In our Anglican contests, working hard to secure whatever outcome we are working towards by way of a better church than the one we see today, it’s easy to neglect the extraordinary possibilities of grace. Sarah Palin’s story encourages us to look afresh to the God of grace who is Lord of the church.

5 comments:

Anonymous said...

You do know Sarah Palin's a Penty (AoG), don't you?
Anyway, you'll have your chance soon to decide if you'll have three more years of Helen (not likely, on current form).
Is John Key an atheist?
& what's become of your once and future PM, HE Archbishop Tamaki?

Peter Carrell said...

Yes, Sarah has outflanked the evangelicals, and there will have to be a new series of books on the influence of pentecostals on American politics!!

I do not know whether John Key is an atheist or not (I thought our Prime Minister was until she insisted she was agnostic) but he has openly acknowledged that he is not a church-going believer.

Brian Tamaki has a lower political profile these days, though the Destiny Party is still around.

Anonymous said...

I tend to think political conservatism (loosely defined) without underpinnings in religious faith can become a free-floating, individualistic kind of thing, while religious leftism can tend toward messianism (like the 'Obamessiah'). Conservatism without faith usually ends up following social liberalism (e.g on marriage, abortion, sexuality) but just tries to be tighter on the pocketbook. Not much of a philosophy. One of the interesting things about US politics (and what distinguishes it from Europe - and Down Under too, I guess)is the way religion and politics intermingle, sometimes just at the rhetorical level ('hope'), sometimes more substantially. Certainly the Saddleback appearances of McCain and Obama made a big impact nationwide.
I enjoy the web columnist 'Spengler' of the Asia Times for his fascinating (if not entirely convincing) views on how evangelicalism and Puritanism largely created the American soul, and how that reverberates in the world today.
But what about the NZ left? Who speaks for Christ there? Are there any Catholic MPs in Labour's ranks?
Why is Tim Barnett stepping down? David Benson-Pope will be miseed, of course ...

Peter Carrell said...

There are not many audible voices on the Christian left in NZ. I am not sure why Tim Barnett is leaving politics, or why Benson-Pope would be missed ...

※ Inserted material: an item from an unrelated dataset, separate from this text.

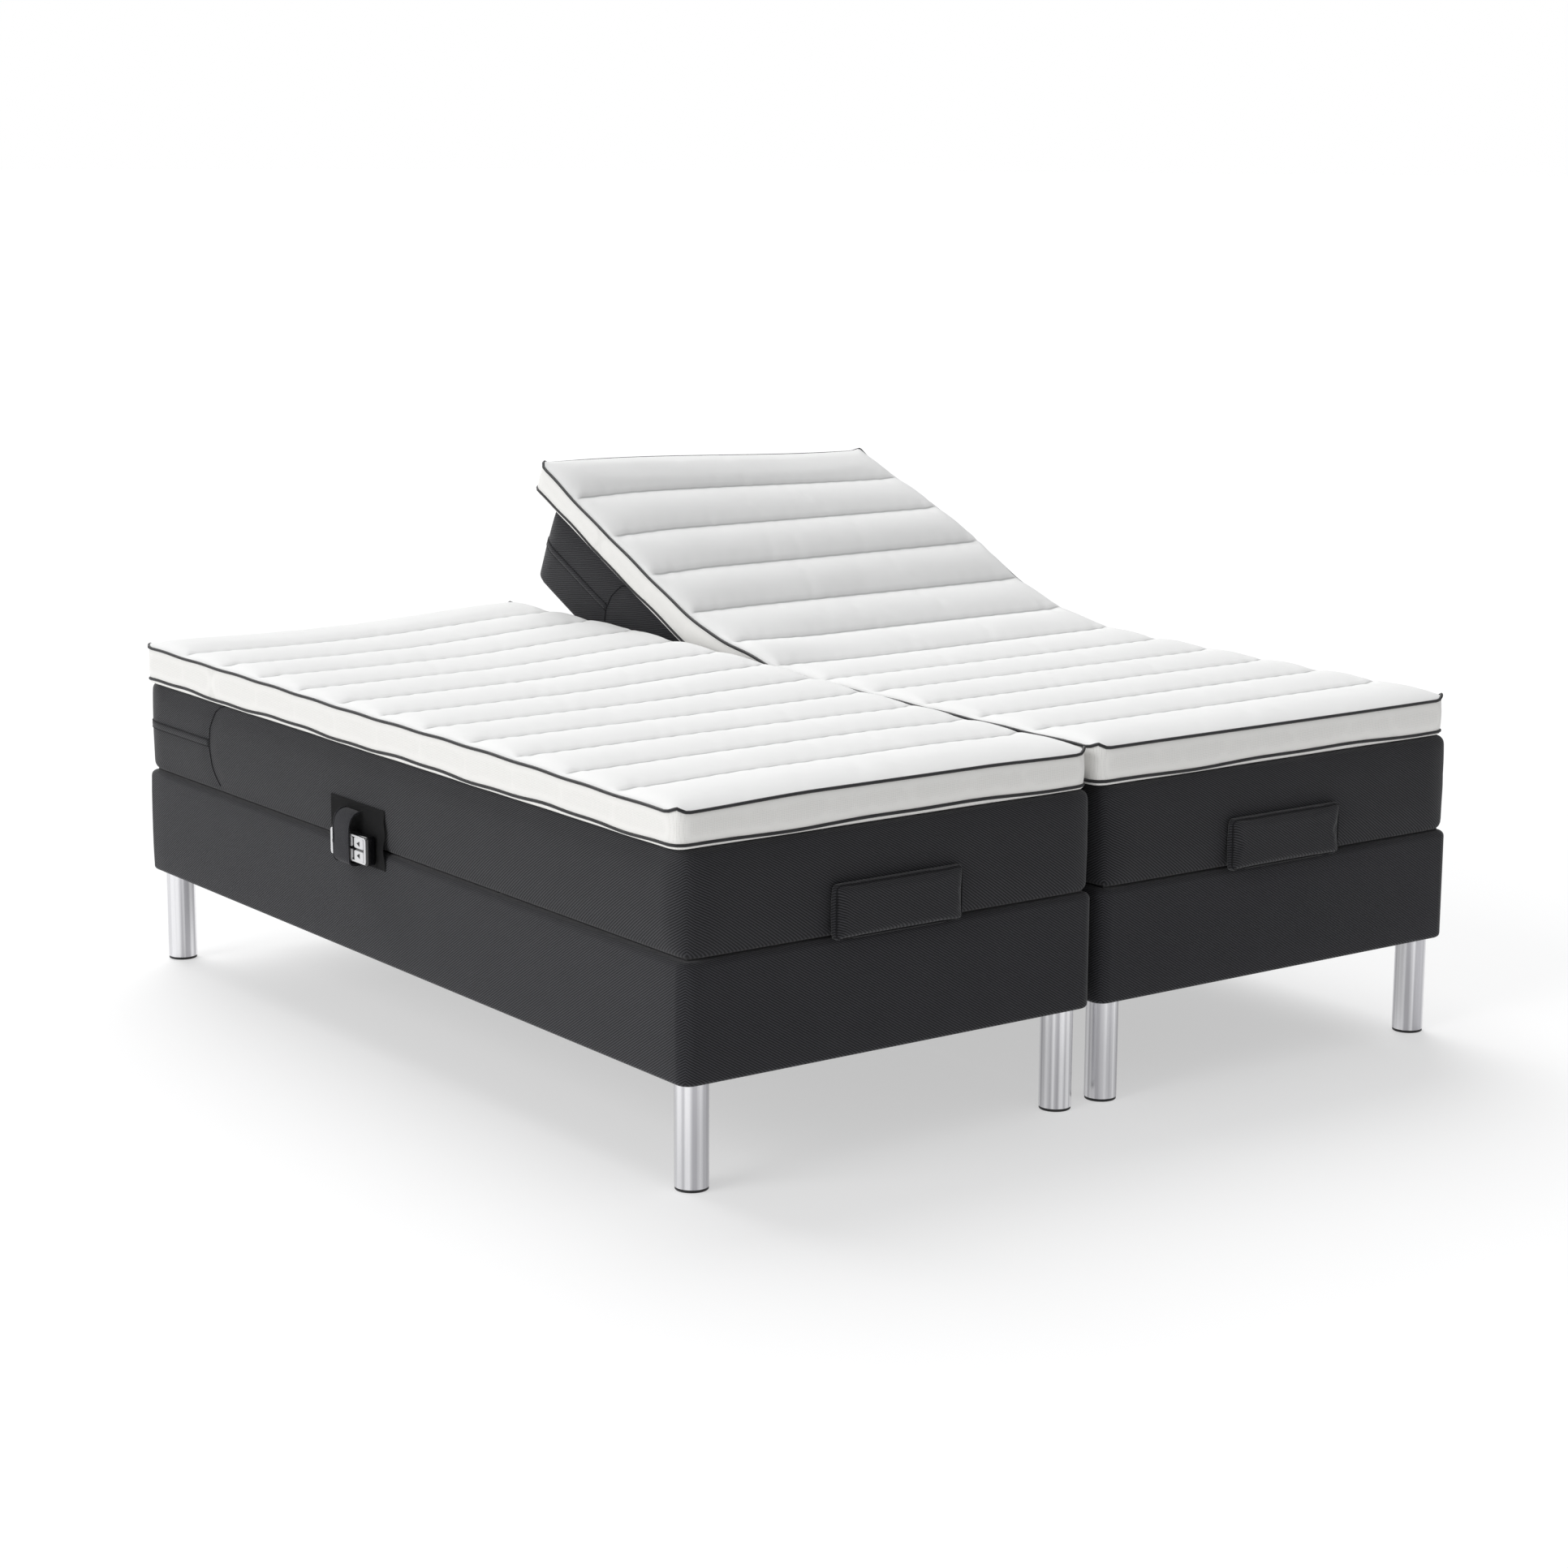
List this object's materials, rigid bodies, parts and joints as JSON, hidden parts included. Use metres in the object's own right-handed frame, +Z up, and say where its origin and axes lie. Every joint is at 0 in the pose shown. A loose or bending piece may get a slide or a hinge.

You might be under-valuing conservatism as a political philosophy: enabling choice through restraint in imposition of laws and taxes honours the dignity of humanity which is distinguished from animals by the gift of the ability to exercise free choice. My own critique of conservatism is that, when all is said and done, that is, one works out all the hidden taxes, there may be little or no difference between 'left' and 'right' - at least not in deomcracies such as ours!

Anonymous said...

Peter, I was being ironic about Benson-Pope. ;-) He was a silly leftwing blowhard thirty+ years ago, I doubt he has grown up since. But maybe tonight I should pray for him to know Christ, instead of just denigrating him.
My own political 'pilgrimage' has been from moderate left to moderate right, with the insistence that government should be in the business of encouraging (and rewarding) a virtuous character in its citizenry - a Christian version, I guess, of what the Roman republic was allegedly like at its best (if Sallust is to be believed). Enterprise, self-reliance, self-restraint, love of family and country, public spiritedness, a loving concern for the weak - that kind of stuff. Freedom in the libertarian sense is destructive of self and society, leading to greed, licentiousness and unconcern. That's why conservatism aslo needs the inculcation of virtue (including the 'vir' in 'virtus'). As a young person I always hated the right for its apparent unconcern for the poor; as an older person I came to hate the left for its apaprent wish to keep the poor in dependency.